Note that the paper is slightly longer than the foil, this is very important! If one end of the copper touches the other at the end, it forms a shorting ring and a partial Faraday cage. This is going to affect sound in a major way. Incidentally, the tape isn’t going to hold for long so at this point you want to wind some big thread or small string around the foil/paper to hold it. Resist the temptation to use masking tape or duct tape to secure the foil. Masking tape gets hard and duct tape turns to goo. The tiny strips of tape I used are Gaff tape which is ok for just securing things until you can do it right with string.
I haven’t put string this one yet but this is what it looks like from the other side:
So where does the shield wire go? The best place is to thread the wire back into the body of the guitar and solder to the ground outlet of the jack that connects the guitar to the amp. It helps to wrap that green wire around the white and black ones loosely on the way to the jack. It shields even more that way. If the brass plates under each pickup that the manufacturer (hopefully) put there are still there, you can connect there, it works ok. I suggest that you do not try to solder directly to the pickup. The wires are too fragile.
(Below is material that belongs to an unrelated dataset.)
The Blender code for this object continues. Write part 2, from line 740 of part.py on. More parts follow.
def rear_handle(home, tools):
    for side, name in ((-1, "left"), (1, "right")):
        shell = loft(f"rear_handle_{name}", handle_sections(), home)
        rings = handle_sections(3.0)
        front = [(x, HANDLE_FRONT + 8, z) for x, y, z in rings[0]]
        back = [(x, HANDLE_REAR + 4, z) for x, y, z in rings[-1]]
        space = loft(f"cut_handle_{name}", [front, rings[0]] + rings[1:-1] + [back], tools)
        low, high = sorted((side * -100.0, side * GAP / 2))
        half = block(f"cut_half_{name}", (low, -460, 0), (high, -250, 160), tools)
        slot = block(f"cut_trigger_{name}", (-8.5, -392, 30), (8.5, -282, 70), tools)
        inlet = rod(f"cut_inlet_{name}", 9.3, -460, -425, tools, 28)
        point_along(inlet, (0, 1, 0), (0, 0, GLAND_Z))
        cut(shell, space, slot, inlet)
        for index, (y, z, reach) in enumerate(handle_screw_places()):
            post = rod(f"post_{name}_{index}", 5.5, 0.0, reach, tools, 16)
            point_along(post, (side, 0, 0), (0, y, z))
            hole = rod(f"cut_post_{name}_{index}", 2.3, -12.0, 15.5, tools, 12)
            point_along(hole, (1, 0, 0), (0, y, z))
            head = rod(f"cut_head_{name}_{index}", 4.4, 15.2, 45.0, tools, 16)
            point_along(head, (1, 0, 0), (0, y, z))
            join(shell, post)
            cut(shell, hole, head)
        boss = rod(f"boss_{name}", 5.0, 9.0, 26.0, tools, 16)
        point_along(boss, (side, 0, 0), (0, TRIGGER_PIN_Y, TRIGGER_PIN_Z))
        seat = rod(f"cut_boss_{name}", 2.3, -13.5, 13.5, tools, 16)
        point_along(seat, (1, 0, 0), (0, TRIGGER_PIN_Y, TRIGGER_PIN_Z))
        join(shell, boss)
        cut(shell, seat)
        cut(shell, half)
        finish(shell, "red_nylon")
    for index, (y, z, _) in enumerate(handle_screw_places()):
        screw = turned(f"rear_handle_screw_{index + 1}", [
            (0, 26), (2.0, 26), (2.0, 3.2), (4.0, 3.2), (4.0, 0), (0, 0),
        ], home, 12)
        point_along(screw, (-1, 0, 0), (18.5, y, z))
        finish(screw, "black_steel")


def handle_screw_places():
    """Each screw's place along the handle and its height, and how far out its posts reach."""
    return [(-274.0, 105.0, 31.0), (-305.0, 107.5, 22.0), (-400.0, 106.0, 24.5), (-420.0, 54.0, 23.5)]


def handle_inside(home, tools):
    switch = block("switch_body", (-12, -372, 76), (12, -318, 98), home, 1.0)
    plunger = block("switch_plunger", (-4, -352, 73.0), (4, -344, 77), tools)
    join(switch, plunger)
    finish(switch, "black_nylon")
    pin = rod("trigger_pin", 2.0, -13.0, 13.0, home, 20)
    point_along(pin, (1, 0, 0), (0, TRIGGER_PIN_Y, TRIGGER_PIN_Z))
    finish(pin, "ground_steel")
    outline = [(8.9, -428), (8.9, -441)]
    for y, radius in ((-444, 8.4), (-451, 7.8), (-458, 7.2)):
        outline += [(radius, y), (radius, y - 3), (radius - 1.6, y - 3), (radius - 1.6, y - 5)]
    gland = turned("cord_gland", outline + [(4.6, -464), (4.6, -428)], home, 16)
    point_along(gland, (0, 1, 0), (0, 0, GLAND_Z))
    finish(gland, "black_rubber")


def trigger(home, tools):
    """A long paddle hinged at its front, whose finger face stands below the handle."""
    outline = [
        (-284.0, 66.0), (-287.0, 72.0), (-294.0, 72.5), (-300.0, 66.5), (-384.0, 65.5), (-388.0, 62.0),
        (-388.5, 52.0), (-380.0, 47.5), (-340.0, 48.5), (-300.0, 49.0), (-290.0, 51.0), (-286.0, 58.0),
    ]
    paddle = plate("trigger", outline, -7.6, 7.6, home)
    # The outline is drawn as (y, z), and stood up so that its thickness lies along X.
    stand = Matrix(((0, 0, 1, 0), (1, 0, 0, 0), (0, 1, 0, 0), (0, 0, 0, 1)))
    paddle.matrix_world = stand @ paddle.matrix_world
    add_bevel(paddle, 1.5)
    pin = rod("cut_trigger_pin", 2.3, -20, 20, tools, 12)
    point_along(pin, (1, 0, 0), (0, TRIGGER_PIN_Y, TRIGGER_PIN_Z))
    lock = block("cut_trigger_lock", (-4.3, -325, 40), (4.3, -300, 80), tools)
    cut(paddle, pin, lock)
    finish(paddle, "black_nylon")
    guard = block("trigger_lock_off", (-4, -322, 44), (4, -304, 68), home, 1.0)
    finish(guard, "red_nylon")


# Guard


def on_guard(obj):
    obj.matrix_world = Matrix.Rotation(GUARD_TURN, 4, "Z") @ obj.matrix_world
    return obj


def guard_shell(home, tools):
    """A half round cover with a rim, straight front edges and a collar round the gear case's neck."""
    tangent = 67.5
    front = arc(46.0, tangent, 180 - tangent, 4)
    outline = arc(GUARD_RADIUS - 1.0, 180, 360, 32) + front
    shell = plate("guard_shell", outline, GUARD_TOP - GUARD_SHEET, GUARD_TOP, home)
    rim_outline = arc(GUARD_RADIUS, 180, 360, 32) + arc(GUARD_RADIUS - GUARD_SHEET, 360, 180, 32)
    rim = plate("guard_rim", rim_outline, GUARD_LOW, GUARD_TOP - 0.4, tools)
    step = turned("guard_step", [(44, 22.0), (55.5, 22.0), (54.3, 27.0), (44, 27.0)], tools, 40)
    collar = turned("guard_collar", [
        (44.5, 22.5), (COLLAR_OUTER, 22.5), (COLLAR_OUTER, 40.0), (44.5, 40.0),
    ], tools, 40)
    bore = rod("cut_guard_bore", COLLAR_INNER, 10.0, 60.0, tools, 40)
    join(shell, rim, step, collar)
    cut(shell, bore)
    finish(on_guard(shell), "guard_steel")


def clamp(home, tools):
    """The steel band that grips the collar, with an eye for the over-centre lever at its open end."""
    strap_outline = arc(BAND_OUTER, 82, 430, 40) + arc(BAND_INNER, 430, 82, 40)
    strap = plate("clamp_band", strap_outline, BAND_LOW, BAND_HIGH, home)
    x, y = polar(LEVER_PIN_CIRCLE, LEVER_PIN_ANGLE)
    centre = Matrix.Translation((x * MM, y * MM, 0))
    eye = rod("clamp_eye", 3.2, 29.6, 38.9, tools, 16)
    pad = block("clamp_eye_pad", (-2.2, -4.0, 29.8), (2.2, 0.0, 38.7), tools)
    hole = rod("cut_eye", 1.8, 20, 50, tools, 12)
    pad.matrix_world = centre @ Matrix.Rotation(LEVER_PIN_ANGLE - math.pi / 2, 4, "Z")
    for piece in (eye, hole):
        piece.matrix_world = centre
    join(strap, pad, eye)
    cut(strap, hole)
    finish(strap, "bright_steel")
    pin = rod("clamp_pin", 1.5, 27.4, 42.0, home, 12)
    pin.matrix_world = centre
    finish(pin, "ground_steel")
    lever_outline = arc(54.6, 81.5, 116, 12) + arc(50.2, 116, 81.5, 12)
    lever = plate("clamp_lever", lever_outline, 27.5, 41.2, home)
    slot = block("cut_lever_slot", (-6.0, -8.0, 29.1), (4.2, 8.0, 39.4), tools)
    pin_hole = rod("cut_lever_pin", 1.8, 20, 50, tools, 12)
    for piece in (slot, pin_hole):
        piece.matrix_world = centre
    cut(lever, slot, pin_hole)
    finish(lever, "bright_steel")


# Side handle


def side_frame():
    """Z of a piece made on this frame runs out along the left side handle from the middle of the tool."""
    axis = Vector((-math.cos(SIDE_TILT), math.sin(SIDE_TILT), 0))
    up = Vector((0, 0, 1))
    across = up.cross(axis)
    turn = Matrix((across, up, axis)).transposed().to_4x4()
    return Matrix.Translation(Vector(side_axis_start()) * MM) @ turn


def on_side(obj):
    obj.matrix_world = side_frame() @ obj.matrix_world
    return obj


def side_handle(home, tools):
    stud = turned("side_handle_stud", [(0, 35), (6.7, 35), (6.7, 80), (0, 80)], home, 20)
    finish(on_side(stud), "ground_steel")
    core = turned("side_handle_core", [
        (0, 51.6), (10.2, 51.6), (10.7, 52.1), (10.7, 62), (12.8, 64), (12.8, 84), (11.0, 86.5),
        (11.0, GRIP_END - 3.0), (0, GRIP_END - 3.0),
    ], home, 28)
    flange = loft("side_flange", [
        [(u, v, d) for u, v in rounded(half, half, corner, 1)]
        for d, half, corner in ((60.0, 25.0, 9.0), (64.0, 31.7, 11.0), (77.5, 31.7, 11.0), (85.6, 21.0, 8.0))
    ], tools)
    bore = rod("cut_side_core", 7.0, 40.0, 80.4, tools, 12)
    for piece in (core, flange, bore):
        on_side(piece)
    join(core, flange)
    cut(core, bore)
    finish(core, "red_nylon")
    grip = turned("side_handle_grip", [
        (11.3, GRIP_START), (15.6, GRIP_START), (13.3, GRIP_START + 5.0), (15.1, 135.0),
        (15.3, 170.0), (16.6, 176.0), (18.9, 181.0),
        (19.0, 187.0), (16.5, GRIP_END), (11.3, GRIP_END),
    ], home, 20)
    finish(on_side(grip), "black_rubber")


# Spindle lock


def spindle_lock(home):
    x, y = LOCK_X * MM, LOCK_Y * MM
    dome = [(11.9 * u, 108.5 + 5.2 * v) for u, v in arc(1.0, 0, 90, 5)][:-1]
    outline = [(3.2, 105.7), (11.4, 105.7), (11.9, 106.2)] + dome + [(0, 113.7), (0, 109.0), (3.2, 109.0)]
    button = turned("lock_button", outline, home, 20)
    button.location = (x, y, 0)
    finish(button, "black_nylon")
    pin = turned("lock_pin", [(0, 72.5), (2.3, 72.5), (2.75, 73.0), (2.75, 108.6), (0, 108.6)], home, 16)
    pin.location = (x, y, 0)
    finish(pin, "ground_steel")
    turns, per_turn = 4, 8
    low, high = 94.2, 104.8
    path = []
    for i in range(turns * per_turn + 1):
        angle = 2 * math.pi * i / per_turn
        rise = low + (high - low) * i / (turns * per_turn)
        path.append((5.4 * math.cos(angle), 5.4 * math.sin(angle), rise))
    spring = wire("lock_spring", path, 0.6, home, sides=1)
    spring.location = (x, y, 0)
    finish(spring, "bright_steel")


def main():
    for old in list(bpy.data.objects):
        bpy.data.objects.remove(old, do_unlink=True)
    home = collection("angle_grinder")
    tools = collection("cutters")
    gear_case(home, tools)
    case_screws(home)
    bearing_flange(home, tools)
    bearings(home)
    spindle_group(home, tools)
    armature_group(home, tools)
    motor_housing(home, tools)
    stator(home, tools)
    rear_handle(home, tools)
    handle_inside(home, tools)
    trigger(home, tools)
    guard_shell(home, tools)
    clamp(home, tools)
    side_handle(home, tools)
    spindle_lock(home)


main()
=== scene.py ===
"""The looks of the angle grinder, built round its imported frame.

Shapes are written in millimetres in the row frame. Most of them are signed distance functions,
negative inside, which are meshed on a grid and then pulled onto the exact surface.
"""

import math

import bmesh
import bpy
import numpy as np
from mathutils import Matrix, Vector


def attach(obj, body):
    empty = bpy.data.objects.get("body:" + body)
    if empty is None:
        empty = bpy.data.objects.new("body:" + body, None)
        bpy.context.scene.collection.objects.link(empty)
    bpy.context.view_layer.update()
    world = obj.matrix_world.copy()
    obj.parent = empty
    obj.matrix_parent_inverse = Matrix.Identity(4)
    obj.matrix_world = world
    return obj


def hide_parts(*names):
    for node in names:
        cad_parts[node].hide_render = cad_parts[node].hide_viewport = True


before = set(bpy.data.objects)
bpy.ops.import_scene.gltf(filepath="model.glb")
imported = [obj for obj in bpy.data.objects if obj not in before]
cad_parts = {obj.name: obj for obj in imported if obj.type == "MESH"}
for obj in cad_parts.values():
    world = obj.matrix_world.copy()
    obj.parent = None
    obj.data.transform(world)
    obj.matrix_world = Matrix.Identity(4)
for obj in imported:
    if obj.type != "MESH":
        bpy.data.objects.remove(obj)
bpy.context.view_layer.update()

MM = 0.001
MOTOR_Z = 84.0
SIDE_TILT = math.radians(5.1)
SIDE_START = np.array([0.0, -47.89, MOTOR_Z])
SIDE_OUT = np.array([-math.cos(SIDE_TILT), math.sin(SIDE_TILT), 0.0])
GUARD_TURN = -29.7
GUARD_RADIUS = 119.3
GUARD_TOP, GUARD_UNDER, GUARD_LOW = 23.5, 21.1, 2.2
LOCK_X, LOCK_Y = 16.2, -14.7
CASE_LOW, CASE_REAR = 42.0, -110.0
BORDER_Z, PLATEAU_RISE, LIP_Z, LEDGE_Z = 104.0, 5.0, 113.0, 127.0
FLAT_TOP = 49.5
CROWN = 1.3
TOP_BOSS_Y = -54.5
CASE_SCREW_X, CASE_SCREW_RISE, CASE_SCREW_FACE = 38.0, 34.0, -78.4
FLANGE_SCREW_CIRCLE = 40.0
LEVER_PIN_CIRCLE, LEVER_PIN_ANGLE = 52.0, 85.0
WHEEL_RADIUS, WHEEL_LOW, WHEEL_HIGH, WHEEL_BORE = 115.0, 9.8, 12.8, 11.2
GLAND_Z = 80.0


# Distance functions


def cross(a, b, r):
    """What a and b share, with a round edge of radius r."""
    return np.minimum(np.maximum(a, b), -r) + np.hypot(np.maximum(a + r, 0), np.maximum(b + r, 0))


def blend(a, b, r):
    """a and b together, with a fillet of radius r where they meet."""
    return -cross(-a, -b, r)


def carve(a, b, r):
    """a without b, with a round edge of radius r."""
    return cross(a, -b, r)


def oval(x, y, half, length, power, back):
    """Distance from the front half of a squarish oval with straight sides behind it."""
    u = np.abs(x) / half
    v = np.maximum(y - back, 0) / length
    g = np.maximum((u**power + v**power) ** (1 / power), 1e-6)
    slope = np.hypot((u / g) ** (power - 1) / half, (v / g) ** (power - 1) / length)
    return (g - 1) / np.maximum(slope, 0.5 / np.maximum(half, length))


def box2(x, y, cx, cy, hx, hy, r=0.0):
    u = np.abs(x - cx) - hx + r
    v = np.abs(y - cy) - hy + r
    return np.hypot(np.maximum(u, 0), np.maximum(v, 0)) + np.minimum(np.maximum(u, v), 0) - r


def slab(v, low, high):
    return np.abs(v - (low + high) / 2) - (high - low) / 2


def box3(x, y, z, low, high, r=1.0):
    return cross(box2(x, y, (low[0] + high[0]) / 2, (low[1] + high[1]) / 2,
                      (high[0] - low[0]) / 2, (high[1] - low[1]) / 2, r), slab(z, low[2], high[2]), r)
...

I guess it goes without saying that you have to do this to every single coil pickup and do only one at a time. You don’t want to mix them up. On certain guitars the magnetic polarity differs from one pickup to another.
(1). This is a reference for a Faraday Cage, which is a more complete shield than the one described here: Faraday cage - Wikipedia.
(2). Hobby Lobby sells copper foil in various packages, that is what I used.